--- DATASET EXCERPT ---

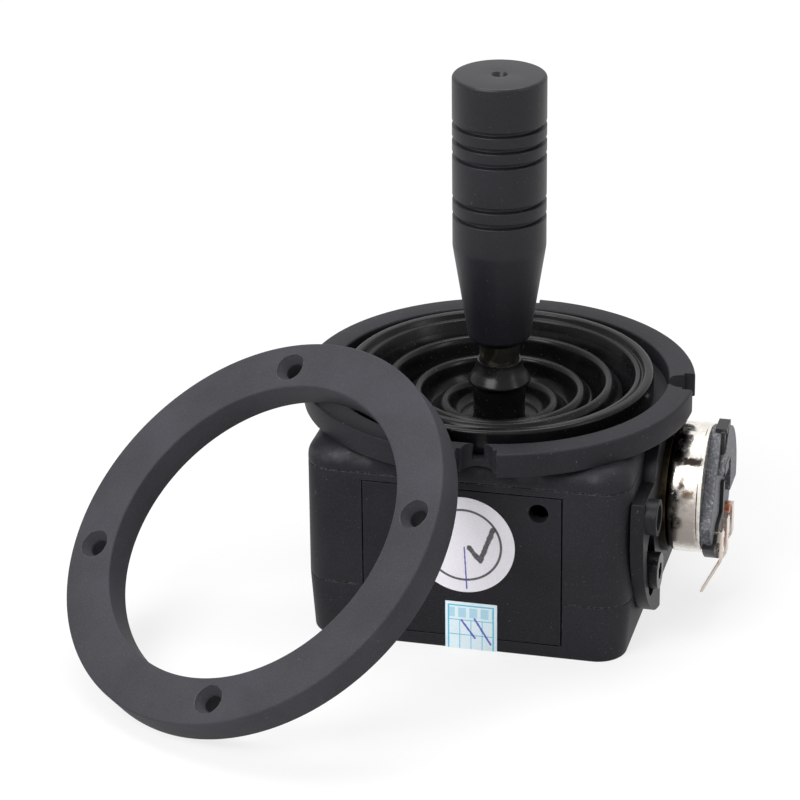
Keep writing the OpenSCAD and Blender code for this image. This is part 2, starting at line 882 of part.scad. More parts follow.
// Arc slot of half width w through the plate, between x = from and x = to
module arc_slot(w, from, to) {
    intersection() {
        difference() {
            x_rod(slot_arc_r + w, from, to);
            x_rod(slot_arc_r - w, from - cut, to + cut);
        }
        translate([from, 0, pivot_z])
            rotate([90, 0, 90])
                linear_extrude(to - from)
                    polygon([
                        [0, 0],
                        for (a = [slot_from + slot_lap, slot_to - slot_lap])
                            [2 * lobe_reach * cos(a), 2 * lobe_reach * sin(a)]
                    ]);
    }
    for (a = [slot_from, slot_to])
        on_arc(a, slot_arc_r)
            translate([from, 0, 0])
                rotate([0, 90, 0])
                    cylinder(r = w, h = to - from);
}

// Round part and lobe, drawn round the tilt axis
module plate_outline() {
    intersection() {
        circle(plate_r);
        translate([-lobe_reach, disc_bottom_z - pivot_z])
            square([2 * lobe_reach, flange_bottom_z - plate_top_gap - disc_bottom_z]);
    }
    intersection() {
        translate([-lobe_shift, lobe_rise])
            circle(lobe_r);
        translate([-lobe_reach, -lobe_reach])
            square([lobe_reach - lobe_side_y, lobe_reach + lobe_top_z - pivot_z]);
    }
}

module pot_plate() {
    color("#3b3b40")
    difference() {
        union() {
            translate([half_w, 0, pivot_z])
                rotate([90, 0, 90])
                    linear_extrude(plate_t)
                        union()
                            plate_outline();
            translate([half_w, pillar_y, pillar_z])
                rotate([0, 90, 0])
                    cylinder(r = pillar_r, h = plate_t + pillar_h);
        }
        x_rod(bushing_r, half_w - cut, plate_face + cut);
        arc_slot(pocket_r, plate_face - pocket_d, plate_face + cut);
        arc_slot(plate_screw_r + slot_room, half_w - cut, plate_face);
        translate([half_w - cut, pillar_y, pillar_z])
            rotate([0, 90, 0])
                cylinder(r = plate_screw_r + fit_gap, h = through);
        translate([plate_face, pillar_y, pillar_z])
            rotate([0, 90, 0])
                cylinder(r = pillar_screw_head_r + fit_gap, h = through);
    }
}

// Head of the screw in the pillar, depth of both screws in the wall, and depth of their sockets
pillar_screw_head_r = 2.5;
pillar_screw_head_t = 1.8;
screw_depth = 2.4;
hex_depth = 1.4;

// Threaded holes in the housing's wall for the two screws of one plate
module clamp_screw_holes(from) {
    on_arc(clamp_angle, slot_arc_r)
        translate([from, 0, 0])
            rotate([0, 90, 0])
                cylinder(r = plate_screw_r, h = through);
    translate([from, pillar_y, pillar_z])
        rotate([0, 90, 0])
            cylinder(r = plate_screw_r, h = through);
}

// Screw with a hexagon socket, its head starts at x = from
module socket_screw(from, head_r, head_t, shank_l) {
    difference() {
        translate([from, 0, 0])
            rotate([0, 90, 0]) {
                translate([0, 0, -shank_l])
                    cylinder(r = plate_screw_r, h = shank_l);
                cylinder(r = head_r, h = head_t);
            }
        translate([from + head_t - hex_depth, 0, 0])
            rotate([0, 90, 0])
                cylinder(r = head_r * 0.5, h = hex_depth + cut, $fn = 6);
    }
}

module plate_screws() {
    color("#1d1d1f") {
        on_arc(clamp_angle, slot_arc_r)
            socket_screw(plate_face - pocket_d, plate_head_r, plate_head_t,
                plate_t - pocket_d + screw_depth);
        translate([0, pillar_y, pillar_z])
            socket_screw(plate_face, pillar_screw_head_r, pillar_screw_head_t,
                plate_t + screw_depth);
    }
}

module pot_washer() {
    color("#c8a050")
    difference() {
        x_rod(washer_r, plate_face, can_start);
        x_rod(bushing_r, plate_face - cut, can_start + cut);
    }
}

module pot_bushing() {
    color("#c8a050")
    difference() {
        x_rod(bushing_r, half_w - nut_t - bushing_reach, can_start);
        x_rod(pot_shaft_r + run_gap, half_w - nut_t - 2 * cut, can_start + cut);
    }
}

module pot_nut() {
    color("#c8a050")
    difference() {
        translate([half_w - nut_t, 0, pivot_z])
            rotate([0, 90, 0])
                cylinder(r = nut_af / 2 / cos(30), h = nut_t, $fn = 6);
        x_rod(bushing_r, half_w - nut_t - cut, half_w + cut);
    }
}

module pot_can() {
    color("#cfc8bf")
    difference() {
        x_rod(can_r, can_start, can_end);
        x_rod(can_r - can_t, can_start + can_t, can_inner_end);
        x_rod(can_mouth_r, can_start + can_t, can_end + cut);
        x_rod(pot_shaft_r + run_gap, can_start - cut, can_end);
    }
}

// Resistance element and the wiper that turns in front of it
element_t = 1;
wiper_t = 1.2;
wiper_gap = 0.3;
wiper_r = 9;

module pot_shaft() {
    color("#c4c6c8")
    x_rod(pot_shaft_r, shaft_start, can_inner_end - element_t - wiper_gap);
}

module pot_wiper() {
    color("#d8d2c0")
    difference() {
        x_rod(wiper_r, can_inner_end - element_t - wiper_gap - wiper_t,
            can_inner_end - element_t - wiper_gap);
        x_rod(pot_shaft_r, can_start, can_end);
    }
}

module pot_element() {
    color("#b56a4a")
    x_rod(can_r - can_t, can_inner_end - element_t, can_inner_end);
}

// Everything beyond a flat side at that distance from the potentiometer's axis
module beyond_flat(distance) {
    translate([can_start, 0, pivot_z])
        rotate([90 - bar_turn, 0, 0])
            translate([0, -through, distance])
                cube([through, 2 * through, through]);
}

module pot_bar() {
    color("#4d4f54")
    difference() {
        x_rod(bar_r, can_end, bar_end);
        beyond_flat(bar_flat);
    }
}

// Lower end of the cap below the axis, and its corner cut out over the board:
// how far that reaches past the axis and how high above it
cap_drop = 2.5;
cap_corner_y = 5.2;
cap_corner_z = 5;

module pot_cap() {
    color("#55575c")
    difference() {
        x_rod(cap_r, bar_end, bar_end + cap_t);
        beyond_flat(cap_flat);
        translate([can_end, -through, pivot_z - cap_drop - through])
            cube([through, 2 * through, through]);
        translate([can_end, cap_corner_y - through, pivot_z + cap_corner_z - through])
            cube([through, through, through]);
    }
}

// Places of the three solder lugs across the cap, with the heights of their bend and their tip
lugs = [
    [-6, 12, 4.8],
    [0.5, 10.8, 9.6],
    [7, 12, 8.6]
];
// Height of the lugs' upper ends, and of the pads there that hold them on the board
lug_top_z = 18.5;
lug_pad_h = 2.4;
// Lean of a bent lug's tail towards the housing, degrees
lug_bend = 27;
// Overlap of the two halves of a bent lug
lug_lap = 0.12;

module pot_lugs() {
    color("#c9beb2")
    for (lug = lugs)
        translate([bar_end + cap_t, lug[0] - lug_w / 2, 0]) {
            translate([0, 0, lug[1]])
                cube([lug_t, lug_w, lug_top_z - lug[1]]);
            translate([-cap_t, 0, lug_top_z - lug_pad_h])
                cube([cap_t + lug_t, lug_w, lug_pad_h]);
            intersection() {
                translate([0, 0, lug[1] + lug_lap])
                    rotate([0, lug_bend, 0])
                        translate([0, 0, -lug_top_z])
                            cube([lug_t, lug_w, lug_top_z]);
                translate([-lug_top_z, 0, lug[2]])
                    cube([2 * lug_top_z, lug_w, lug[1] - lug[2] + lug_lap]);
            }
        }
}

// ---------- loose ring ----------

// Place of the ring's front centre: its lower edge stands on the surface
ring_x = (flange_r + ring_reach) * cos(ring_bearing);
ring_y = (flange_r + ring_reach) * sin(ring_bearing);
ring_z = ring_t * cos(ring_lean) + ring_r * sin(ring_lean);

module bezel_ring() {
    color("#4f4f54")
    translate([ring_x, ring_y, ring_z])
        rotate([0, 0, ring_azimuth + 90])
            rotate([ring_lean, 0, 0])
                difference() {
                    translate([0, 0, -ring_t])
                        cylinder(r = ring_r, h = ring_t);
                    translate([0, 0, -ring_t - cut])
                        cylinder(r = ring_bore_r, h = ring_t + 2 * cut);
                    for (i = [0:3])
                        rotate([0, 0, ring_spin + 90 * i])
                            translate([hole_circle_r, 0, 0]) {
                                translate([0, 0, -ring_t - cut])
                                    cylinder(r = ring_hole_r, h = ring_t + 2 * cut);
                                translate([0, 0, ring_hole_r - countersink_r])
                                    cylinder(r1 = ring_hole_r, r2 = countersink_r,
                                        h = countersink_r - ring_hole_r + 0.01);
                            }
                }
}

base_cover();
body_shell();
top_housing();
front_panel();
round_label();
grid_label();
limit_plate();
housing_screws();
cross_yoke_bush();
slotted_yoke_bush();
boot();
cross_yoke();
pivot_pin();
lever_hub();
lever_rod();
knob();
slotted_yoke();
cross_yoke_spring();
slotted_yoke_spring();
pot_plate();  // right_pot_plate
plate_screws();  // right_plate_screws
pot_washer();  // right_pot_washer
pot_bushing();  // right_pot_bushing
pot_nut();  // right_pot_nut
pot_can();  // right_pot_can
pot_shaft();  // right_pot_shaft
pot_wiper();  // right_pot_wiper
pot_element();  // right_pot_element
pot_bar();  // right_pot_bar
pot_cap();  // right_pot_cap
pot_lugs();  // right_pot_lugs
quarter_turn() pot_plate();  // rear_pot_plate
quarter_turn() plate_screws();  // rear_plate_screws
quarter_turn() pot_washer();  // rear_pot_washer
quarter_turn() pot_bushing();  // rear_pot_bushing
quarter_turn() pot_nut();  // rear_pot_nut
quarter_turn() pot_can();  // rear_pot_can
quarter_turn() pot_shaft();  // rear_pot_shaft
quarter_turn() pot_wiper();  // rear_pot_wiper
quarter_turn() pot_element();  // rear_pot_element
quarter_turn() pot_bar();  // rear_pot_bar
quarter_turn() pot_cap();  // rear_pot_cap
quarter_turn() pot_lugs();  // rear_pot_lugs
bezel_ring();
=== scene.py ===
"""Dressed model of a two-axis, spring-centred hand control and its loose bezel ring.

Lengths in the dataclasses are millimetres and become metres when a mesh is finished.
"""

import json
import logging
import math
from dataclasses import dataclass
from enum import Enum
from typing import Iterable, Optional, Sequence, Union

import bmesh
import bpy
from mathutils import Matrix, Vector

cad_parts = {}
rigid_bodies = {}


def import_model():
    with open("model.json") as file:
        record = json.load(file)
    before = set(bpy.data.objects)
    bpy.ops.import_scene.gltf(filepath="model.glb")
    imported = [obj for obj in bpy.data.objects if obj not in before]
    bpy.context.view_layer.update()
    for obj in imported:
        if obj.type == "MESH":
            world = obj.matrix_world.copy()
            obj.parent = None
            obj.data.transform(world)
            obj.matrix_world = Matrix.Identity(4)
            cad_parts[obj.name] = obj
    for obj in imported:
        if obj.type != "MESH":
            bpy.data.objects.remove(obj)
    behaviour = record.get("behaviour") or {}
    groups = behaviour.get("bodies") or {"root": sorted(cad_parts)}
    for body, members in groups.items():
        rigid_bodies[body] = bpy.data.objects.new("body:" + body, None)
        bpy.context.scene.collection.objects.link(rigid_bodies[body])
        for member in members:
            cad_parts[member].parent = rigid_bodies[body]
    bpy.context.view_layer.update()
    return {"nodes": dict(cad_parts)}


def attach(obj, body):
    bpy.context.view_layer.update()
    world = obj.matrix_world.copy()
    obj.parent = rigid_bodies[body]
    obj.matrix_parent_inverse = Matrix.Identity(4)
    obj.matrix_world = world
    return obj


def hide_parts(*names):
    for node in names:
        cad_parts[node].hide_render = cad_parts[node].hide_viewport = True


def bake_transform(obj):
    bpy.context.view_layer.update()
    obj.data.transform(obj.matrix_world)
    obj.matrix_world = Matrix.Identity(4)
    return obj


MM = 0.001
LOG = logging.getLogger("hand_control")
Colour = tuple[float, float, float]
Point = tuple[float, float]
Value = Union["Link", float, int, tuple]


# ---------------------------------------------------------------- shader wrapper


class Link:
    """One shader value; arithmetic on it adds Math nodes."""

    def __init__(self, graph: "Graph", socket: bpy.types.NodeSocket) -> None:
        """Keeps the socket and the graph that it belongs to."""
        self.graph = graph
        self.socket = socket

    def _math(self, operation: str, left: Value, right: Value) -> "Link":
        """Adds one Math node.

        Args:
            operation: Name of the Math node's operation.
            left: First value.
            right: Second value.

        Returns:
            The node's result.
        """
        return self.graph.node("ShaderNodeMath", {"operation": operation}, {0: left, 1: right})

    def __add__(self, other: Value) -> "Link":
        """Sum."""
        return self._math("ADD", self, other)

    __radd__ = __add__

    def __sub__(self, other: Value) -> "Link":
        """Difference."""
        return self._math("SUBTRACT", self, other)

    def __rsub__(self, other: Value) -> "Link":
        """Difference, with this value taken away."""
        return self._math("SUBTRACT", other, self)

    def __mul__(self, other: Value) -> "Link":
        """Product."""
        return self._math("MULTIPLY", self, other)

    __rmul__ = __mul__

    def __truediv__(self, other: Value) -> "Link":
        """Quotient."""
        return self._math("DIVIDE", self, other)

    def __pow__(self, other: Value) -> "Link":
        """Power."""
        return self._math("POWER", self, other)

    def __abs__(self) -> "Link":
        """Size without the sign."""
        return self._math("ABSOLUTE", self, 0.0)

    def highest(self, other: Value) -> "Link":
        """The larger of two values."""
        return self._math("MAXIMUM", self, other)

    def lowest(self, other: Value) -> "Link":
        """The smaller of two values."""
        return self._math("MINIMUM", self, other)

    def wrap(self, length: float) -> "Link":
        """Distance past the last whole multiple of a length."""
        return self._math("FLOORED_MODULO", self, length)

    def ramp(self, low: float, high: float) -> "Link":
        """Smooth step from 0 at low to 1 at high; it falls where low is above high.

        Args:
            low: Value at which the result is 0.
            high: Value at which the result is 1.

        Returns:
            The stepped value.
        """
        if low > high:
            return 1.0 - self.ramp(high, low)
        return self.graph.node(
            "ShaderNodeMapRange",
            {"interpolation_type": "SMOOTHSTEP"},
            {0: self, 1: low, 2: high, 3: 0.0, 4: 1.0},
        )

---

PROBLEM STATEMENT: Nothing beyond the required lines should be retyped: start with the line that contains "base_cover();" and finish with the line that contains "obj.data.transform(world)".

SOLUTION TO THIS TASK:
base_cover();
body_shell();
top_housing();
front_panel();
round_label();
grid_label();
limit_plate();
housing_screws();
cross_yoke_bush();
slotted_yoke_bush();
boot();
cross_yoke();
pivot_pin();
lever_hub();
lever_rod();
knob();
slotted_yoke();
cross_yoke_spring();
slotted_yoke_spring();
pot_plate();  // right_pot_plate
plate_screws();  // right_plate_screws
pot_washer();  // right_pot_washer
pot_bushing();  // right_pot_bushing
pot_nut();  // right_pot_nut
pot_can();  // right_pot_can
pot_shaft();  // right_pot_shaft
pot_wiper();  // right_pot_wiper
pot_element();  // right_pot_element
pot_bar();  // right_pot_bar
pot_cap();  // right_pot_cap
pot_lugs();  // right_pot_lugs
quarter_turn() pot_plate();  // rear_pot_plate
quarter_turn() plate_screws();  // rear_plate_screws
quarter_turn() pot_washer();  // rear_pot_washer
quarter_turn() pot_bushing();  // rear_pot_bushing
quarter_turn() pot_nut();  // rear_pot_nut
quarter_turn() pot_can();  // rear_pot_can
quarter_turn() pot_shaft();  // rear_pot_shaft
quarter_turn() pot_wiper();  // rear_pot_wiper
quarter_turn() pot_element();  // rear_pot_element
quarter_turn() pot_bar();  // rear_pot_bar
quarter_turn() pot_cap();  // rear_pot_cap
quarter_turn() pot_lugs();  // rear_pot_lugs
bezel_ring();
=== scene.py ===
"""Dressed model of a two-axis, spring-centred hand control and its loose bezel ring.

Lengths in the dataclasses are millimetres and become metres when a mesh is finished.
"""

import json
import logging
import math
from dataclasses import dataclass
from enum import Enum
from typing import Iterable, Optional, Sequence, Union

import bmesh
import bpy
from mathutils import Matrix, Vector

cad_parts = {}
rigid_bodies = {}


def import_model():
    with open("model.json") as file:
        record = json.load(file)
    before = set(bpy.data.objects)
    bpy.ops.import_scene.gltf(filepath="model.glb")
    imported = [obj for obj in bpy.data.objects if obj not in before]
    bpy.context.view_layer.update()
    for obj in imported:
        if obj.type == "MESH":
            world = obj.matrix_world.copy()
            obj.parent = None
            obj.data.transform(world)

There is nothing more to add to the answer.